Given the supine nature of the Republican Party in Congress—where even the sharpest of Trump critics during the 2016 primary contest, including Senators Ted Cruz and Lindsay Graham, had turned into his staunchest defenders—there was little prospect of removing Trump from office. 67 votes would be required, and the Democrats held only 47 seats; it would turn out to be impossible to persuade 20 Republicans to vote to convict. In the end, the impeachment managers could not even garner the 51 votes to compel witnesses, such as John Bolton, who was (sort of) begging to tell his story. So why bother at all?
Eisen’s answer to this question comes in the form of this book, which is written to the American people, and especially to the voters, saying that it is up to them—to us—now to defend the Constitution from the criminality and the danger that Donald Trump represents, something that Congressional Republicans declined to do. Once or twice in each chapter, Eisen ‘breaks the fourth wall’ in the midst of the narrative to speak to the American people, as in his concluding statement:
[L]adies and gentlemen of the jury. After all the judgments of the past three years plus, your turn awaits, come November. Some say that we have to turn to you as a last gasp because the system has failed. That prosecutors, the courts, Congress, the press, and all the safeguards of our democracy have proven powerless to address his behavior. That the impeachment trial was a failure—because Trump was not convicted and removed.
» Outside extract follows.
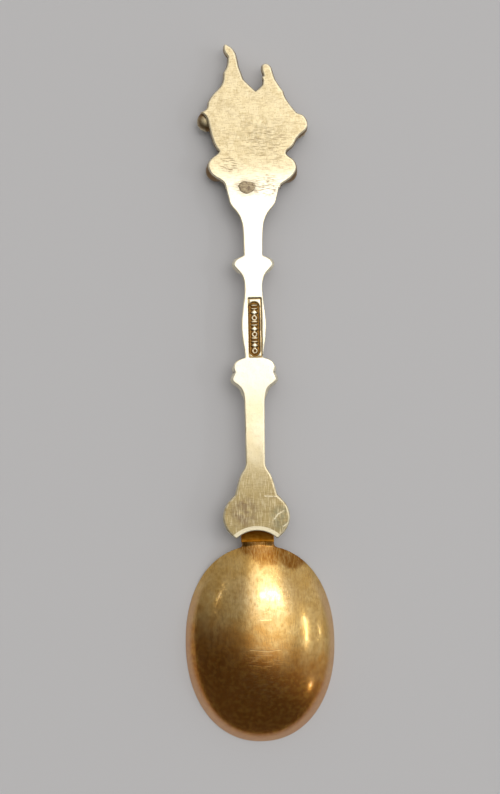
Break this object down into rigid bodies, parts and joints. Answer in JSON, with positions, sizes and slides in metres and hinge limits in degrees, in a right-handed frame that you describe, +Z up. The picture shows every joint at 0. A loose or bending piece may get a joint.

I don’t see it that way. It was never going to be easy to remove a democratically elected president of the United States, and it never should be. But valiant efforts have been made. They form a foundation for ultimate justice. The final verdict is now yours to deliver. It would not be fair to ask you to do everything in your power unless we had done everything in ours. In our democracy, you represent the ultimate safeguard.
Norm Eisen has written a love letter to the American people, reminding them of their power to defend the U.S. Constitution from Donald J. Trump. He is telling us to vote like it matters.